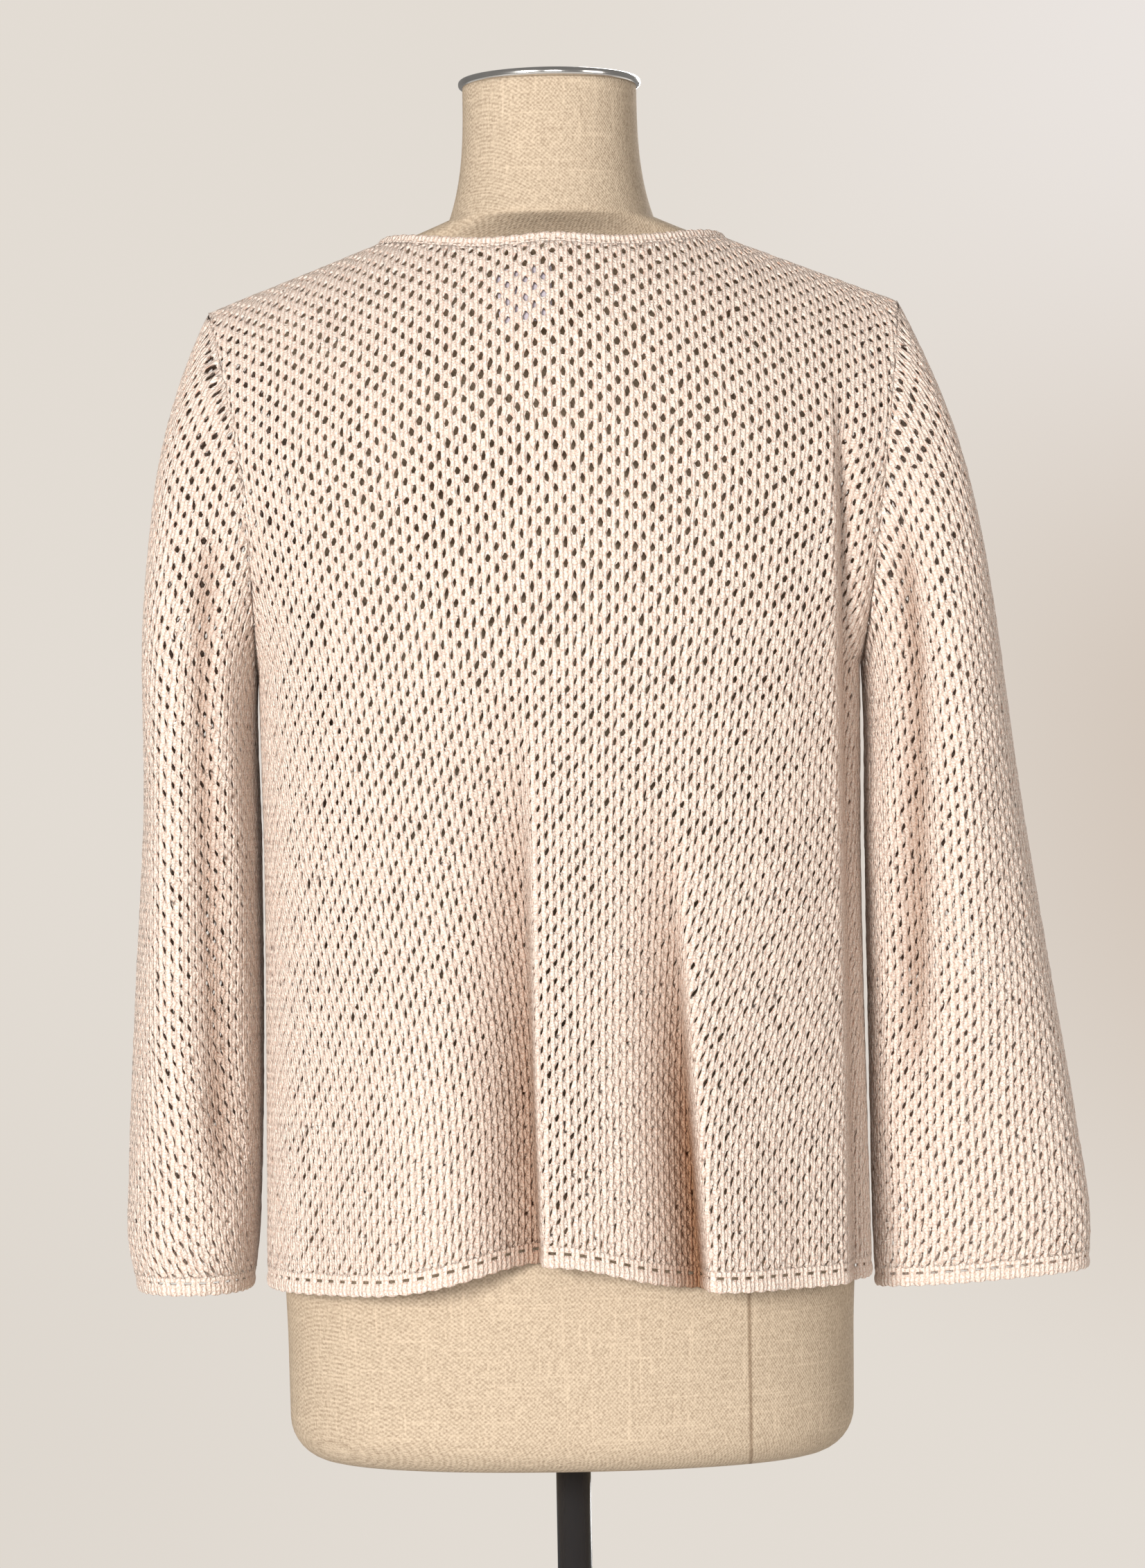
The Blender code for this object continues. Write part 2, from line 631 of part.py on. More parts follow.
def add_edging(name, edge, ways, outward, width, kind="trim", closed=False):
    """A band beside an edge: a wall from the seam gap out to its width."""
    shift = unit(outward - ways * np.sum(outward * ways, axis=-1, keepdims=True))
    rows = [edge + shift * SEAM_GAP, edge + shift * (SEAM_GAP + width)]
    band = np.stack(rows)
    return add_wall(name, band, np.stack([ways, ways]), TRIM_WALL, kind, closed)


def add_back():
    """The back panel, its hem and neck edging and the label inside it."""
    columns = even_columns(BACK_COLUMNS, 1, -1.0, 1.0)
    levels = body_levels()
    points, ways = body_grid(columns, levels, 1)
    add_wall("back", points, ways, KNIT_WALL, "knit")
    down = points[0] - points[1]
    add_edging("hem_edging_back", points[0], ways[0], down, HEM_TRIM)
    corner = NECK_SHARE - 2 * EDGE_STEP
    add_neck_edging("neck_edging_back", columns, 1, -corner, corner)
    first, last = LABEL_COLUMNS
    top = len(levels) - 1
    rows = slice(top - LABEL_ROWS[1], top - LABEL_ROWS[0] + 1)
    inward = KNIT_WALL / 2 + SEAM_GAP + LABEL_WALL / 2
    patch = points[rows, first:last + 1] - ways[rows, first:last + 1] * inward
    add_wall("neck_label", patch, ways[rows, first:last + 1], LABEL_WALL, "label")


def add_neck_edging(name, columns, face, start, end):
    """The edging on the neckline between two places across."""
    inside = columns[(columns > start + NECK_END_CLEAR) & (columns < end - NECK_END_CLEAR)]
    places = np.concatenate([[start], inside, [end]])
    top = np.full(len(places), 2.0)
    edge = body_surface(places, top, face)
    inward, ways = neck_rim(places, face)
    return add_edging(name, edge, ways, inward, NECK_TRIM)


def add_front(side):
    """One front panel with its hem, neck and front edging."""
    name = "left" if side > 0 else "right"
    ends = (CENTRE, 1.0) if side > 0 else (-1.0, -CENTRE)
    columns = even_columns(FRONT_COLUMNS, -1, *ends)
    levels = body_levels()
    points, ways = body_grid(columns, levels, -1)
    add_wall("front_" + name, points, ways, KNIT_WALL, "knit")
    down = points[0] - points[1]
    add_edging("hem_edging_" + name, points[0], ways[0], down, HEM_TRIM)
    centre = 0 if side > 0 else -1
    inward = points[:, centre] - points[:, centre + side]
    edge = points[:, centre].copy()
    edge[0] += unit(down[centre]) * (HEM_TRIM + SEAM_GAP)
    add_edging("front_edging_" + name, edge, ways[:, centre], inward, FRONT_TRIM)
    corner = NECK_SHARE - 2 * EDGE_STEP
    near, far = (columns[0], corner) if side > 0 else (-corner, columns[-1])
    add_neck_edging("neck_edging_" + name, columns, -1, near, far)


def add_sleeve(side):
    """One sleeve and its cuff edging."""
    name = "left" if side > 0 else "right"
    turn = np.arange(2 * HIGH_ROWS) * math.pi / HIGH_ROWS
    high = np.arange(SLEEVE_HIGH_ROWS) / SLEEVE_HIGH_ROWS
    low = 1 + np.arange(SLEEVE_LOW_ROWS + 1) / SLEEVE_LOW_ROWS
    angle, level = np.meshgrid(turn, np.concatenate([high, low]))
    points = sleeve_surface(angle, level, side)
    ways = sleeve_normal(angle, level, side)
    over, half_gap, _, sleeve_way = arm_seam(turn, side)
    points[0] += over * half_gap
    ways[0] = sleeve_way
    add_wall("sleeve_" + name, points, ways, KNIT_WALL, "knit", closed=True)
    down = points[-1] - points[-2]
    add_edging("cuff_edging_" + name, points[-1], ways[-1], down, CUFF_TRIM, closed=True)


def form_ring(half_width, half_depth, middle, height):
    """A level section of the form, a superellipse."""
    turn = np.arange(FORM_SIDES) * 2 * math.pi / FORM_SIDES
    reach = superellipse(turn, FORM_POWER)
    return stack(half_width * reach * np.cos(turn), middle + half_depth * reach * np.sin(turn), height)


def add_form():
    """The form: rounded bottom edge, torso, sloping shoulders and neck."""
    rings = []
    for lift in FORM_CORNER_STEPS:
        height = FORM_BOTTOM_Z + FORM_CORNER * lift
        inset = FORM_CORNER * (1 - math.sqrt(1 - (1 - lift) ** 2))
        width = along(FORM_ROWS, "half_width", height) - inset
        depth = along(FORM_ROWS, "half_depth", height) - inset
        rings.append(form_ring(width, depth, along(FORM_ROWS, "middle", height), height))
    heights = np.arange(FORM_BOTTOM_Z + FORM_CORNER, FORM_SHOULDER_Z - FORM_ROW_STEP / 4, FORM_ROW_STEP)
    for height in np.append(heights, FORM_SHOULDER_Z):
        size = [along(FORM_ROWS, column, height) for column in ("half_width", "half_depth", "middle")]
        rings.append(form_ring(*size, height))
    for part in FORM_SHOULDER_STEPS:
        width = FORM_SHOULDER_X + (FORM_NECK_BASE_X - FORM_SHOULDER_X) * part
        height = SHOULDER_Z + (SHOULDER_X - width) * SHOULDER_SLOPE - FORM_CLEAR
        depth = FORM_SHOULDER_DEPTH + (FORM_NECK_BASE_DEPTH - FORM_SHOULDER_DEPTH) * part ** 3
        rings.append(form_ring(width, depth, RIDGE_Y, height))
    base = SHOULDER_Z + (SHOULDER_X - FORM_NECK_BASE_X) * SHOULDER_SLOPE - FORM_CLEAR
    for part in FORM_NECK_STEPS:
        height = base + (FORM_NECK_TOP - base) * part
        flare = (1 - part) ** 3
        width = FORM_NECK_RADIUS + (FORM_NECK_BASE_X - FORM_NECK_RADIUS) * flare
        depth = FORM_NECK_RADIUS + (FORM_NECK_BASE_DEPTH - FORM_NECK_RADIUS) * flare
        rings.append(form_ring(width, depth, RIDGE_Y, height))
    add_loft("form_body", rings, "linen")


def add_stand():
    """The cap on the neck, and the pole, collar and base below."""
    bottom = FORM_NECK_TOP + SEAM_GAP
    rim = bottom + CAP_HEIGHT
    profile = [(CAP_RADIUS - CAP_BEVEL, bottom), (CAP_RADIUS, bottom + CAP_BEVEL)]
    profile += [(CAP_RADIUS, rim - CAP_BEVEL), (CAP_RADIUS - CAP_BEVEL, rim)]
    profile += [(CAP_RADIUS * radius, rim + CAP_DOME * lift) for radius, lift in CAP_DOME_STEPS]
    cap = add_turned("neck_cap", profile, "chrome")
    cap.location.y = RIDGE_Y
    collar_bottom = BASE_HEIGHT + SEAM_GAP
    collar_top = collar_bottom + COLLAR_HEIGHT
    profile = [(COLLAR_RADIUS, collar_bottom), (COLLAR_RADIUS, collar_bottom + COLLAR_FLANGE)]
    profile += [(COLLAR_NECK, collar_bottom + COLLAR_TAPER), (COLLAR_NECK, collar_top)]
    add_turned("pole_collar", profile, "black")
    profile = [(POLE_RADIUS, collar_top + SEAM_GAP), (POLE_RADIUS, FORM_BOTTOM_Z - SEAM_GAP)]
    add_turned("pole", profile, "black")
    profile = [(BASE_RADIUS, 0.0), (BASE_RADIUS, BASE_HEIGHT - BASE_BEVEL)]
    profile += [(BASE_RADIUS - BASE_BEVEL, BASE_HEIGHT)]
    add_turned("base", profile, "black", sides=2 * TURNED_SIDES)


def main():
    """Empties the scene and builds every piece."""
    for old in list(bpy.data.objects):
        bpy.data.objects.remove(old, do_unlink=True)
    add_back()
    for side in (1, -1):
        add_front(side)
        add_sleeve(side)
    add_form()
    add_stand()


main()
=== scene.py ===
"""The looks of the openwork cardigan on its dress form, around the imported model.

Every cloth piece repeats the surface of its solid, finely sampled: a function
of two parameters, on which a staggered net of holes is laid out by its length
along the cloth, so the knit keeps its gauge from hem to shoulder.
Axes: +X is the wearer's left, +Y the wearer's back, +Z up, in metres.
"""
import math
from collections import namedtuple

import bpy
import numpy as np
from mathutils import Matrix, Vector


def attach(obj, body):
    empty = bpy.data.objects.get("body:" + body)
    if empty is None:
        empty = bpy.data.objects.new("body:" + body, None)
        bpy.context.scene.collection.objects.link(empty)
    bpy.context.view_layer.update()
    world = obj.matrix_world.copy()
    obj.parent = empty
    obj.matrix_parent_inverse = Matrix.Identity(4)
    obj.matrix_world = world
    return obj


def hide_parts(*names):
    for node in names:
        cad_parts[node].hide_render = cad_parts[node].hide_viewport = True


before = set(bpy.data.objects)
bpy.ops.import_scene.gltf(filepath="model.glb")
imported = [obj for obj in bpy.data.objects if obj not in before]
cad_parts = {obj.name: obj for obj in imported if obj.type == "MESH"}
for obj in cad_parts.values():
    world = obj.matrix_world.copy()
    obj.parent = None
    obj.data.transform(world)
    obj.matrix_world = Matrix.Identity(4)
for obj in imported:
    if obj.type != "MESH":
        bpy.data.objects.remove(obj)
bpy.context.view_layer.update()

bl_info = {
    "name": "Cardigan on a dress form",
    "version": (1, 0, 0),
    "blender": (4, 5, 0),
    "location": "View3D > Sidebar > Cardigan",
    "description": "Builds an openwork knit cardigan on a limbless dress form",
    "category": "Object",
}

# Shoulder, neck and armhole
SHOULDER_X = 0.207
SHOULDER_Z = 1.422
RIDGE_Y = 0.012
NECK_X = 0.107
NECK_SHARE = 0.7
NECK_CUT = {1: 44.0, -1: 77.0}
NECK_CUT_POWER = 1.3
NECK_CLIMB_SIDE = 0.66
NECK_CLIMB_MIDDLE = 0.95
SHOULDER_SLOPE = 0.39
CLIMB_ROUND = 0.018
UNDERARM_X = 0.180
UNDERARM_Y = 0.010
UNDERARM_Z = 1.205
UNDERARM_APART = 0.0030
ARMHOLE_BACK_Y = 0.066
ARMHOLE_FRONT_Y = -0.050
ARMHOLE_TURN = {1: 2.4, -1: 0.9}
QUIET_POWER = 14
SEAM_GAP = 0.0003
CENTRE = 1e-6

# Hem, fronts and edging
HEM_Z = 0.8375
HEM_RISE = 0.019
HEM_RISE_X = 0.013
HEM_RISE_WIDTH = 0.060
FRONT_OPEN_TOP = 0.0035
FRONT_OPEN_HEM = 0.0110
FRONT_TRIM = 0.010
HEM_TRIM = 0.012
NECK_TRIM = 0.007
CUFF_TRIM = 0.011
SECTION_POWER = 2.5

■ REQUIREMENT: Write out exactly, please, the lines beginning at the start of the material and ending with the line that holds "patch, ways[rows, first:last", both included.

■ ANSWER TO THIS PROBLEM:
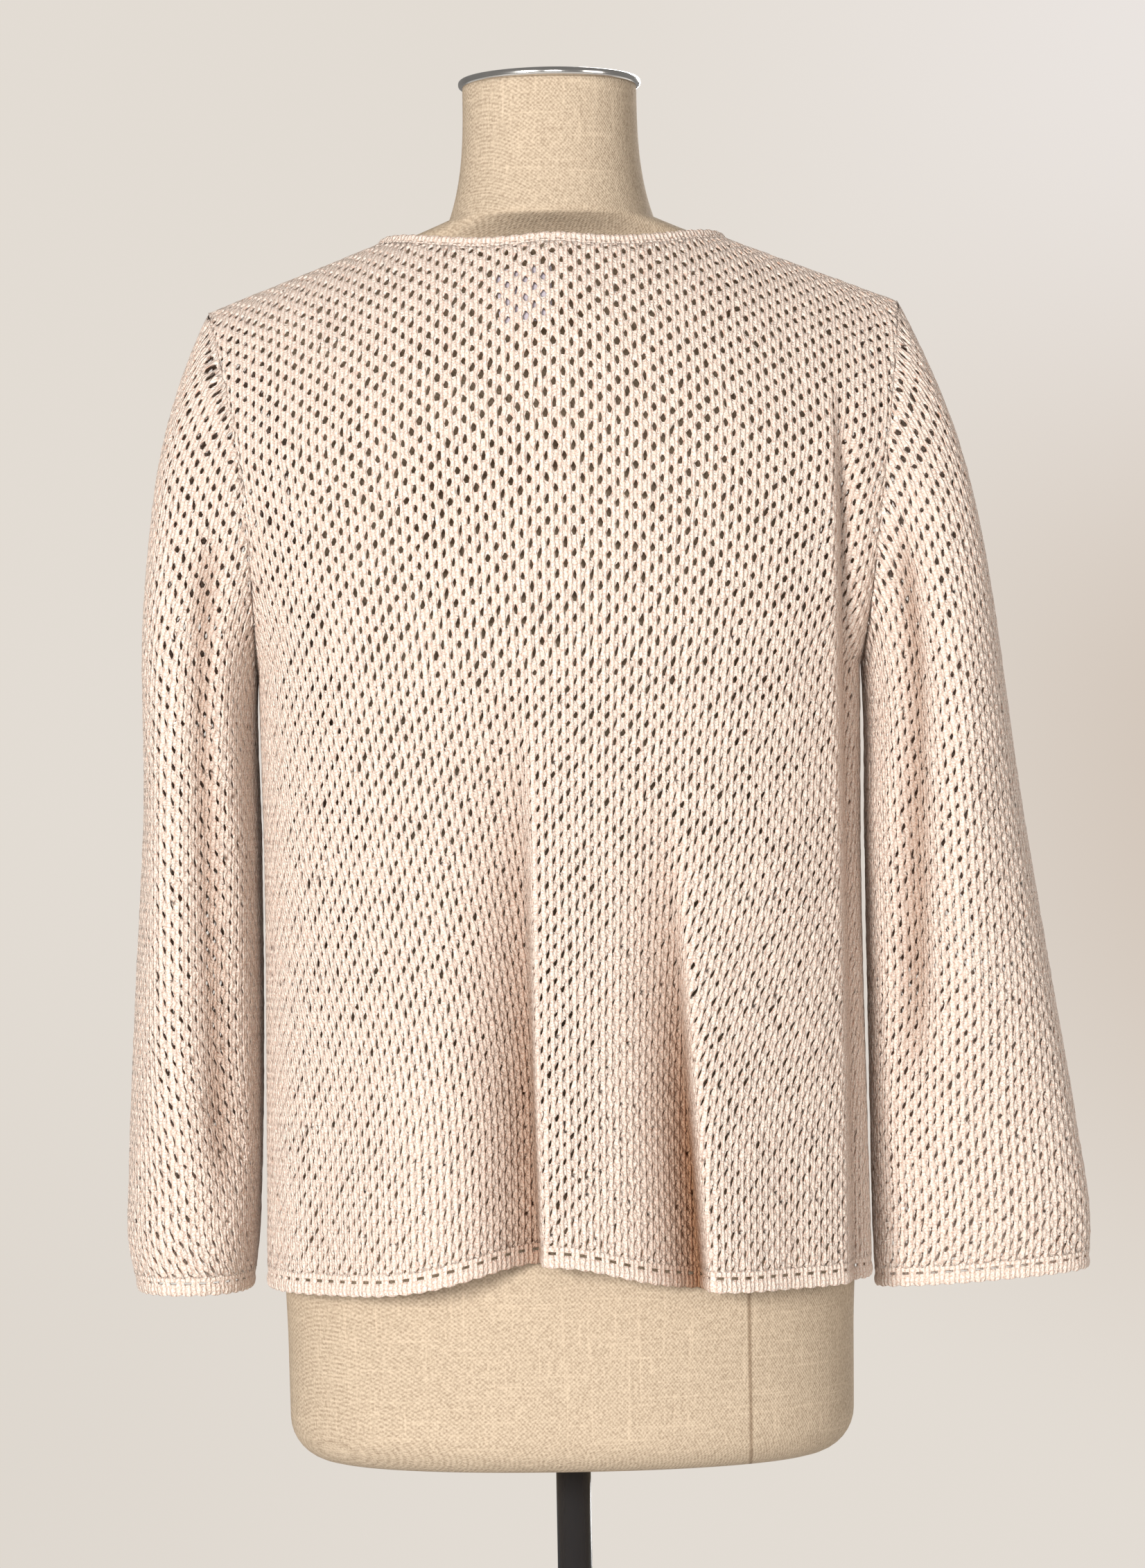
The Blender code for this object continues. Write part 2, from line 631 of part.py on. More parts follow.
def add_edging(name, edge, ways, outward, width, kind="trim", closed=False):
    """A band beside an edge: a wall from the seam gap out to its width."""
    shift = unit(outward - ways * np.sum(outward * ways, axis=-1, keepdims=True))
    rows = [edge + shift * SEAM_GAP, edge + shift * (SEAM_GAP + width)]
    band = np.stack(rows)
    return add_wall(name, band, np.stack([ways, ways]), TRIM_WALL, kind, closed)


def add_back():
    """The back panel, its hem and neck edging and the label inside it."""
    columns = even_columns(BACK_COLUMNS, 1, -1.0, 1.0)
    levels = body_levels()
    points, ways = body_grid(columns, levels, 1)
    add_wall("back", points, ways, KNIT_WALL, "knit")
    down = points[0] - points[1]
    add_edging("hem_edging_back", points[0], ways[0], down, HEM_TRIM)
    corner = NECK_SHARE - 2 * EDGE_STEP
    add_neck_edging("neck_edging_back", columns, 1, -corner, corner)
    first, last = LABEL_COLUMNS
    top = len(levels) - 1
    rows = slice(top - LABEL_ROWS[1], top - LABEL_ROWS[0] + 1)
    inward = KNIT_WALL / 2 + SEAM_GAP + LABEL_WALL / 2
    patch = points[rows, first:last + 1] - ways[rows, first:last + 1] * inward
    add_wall("neck_label", patch, ways[rows, first:last + 1], LABEL_WALL, "label")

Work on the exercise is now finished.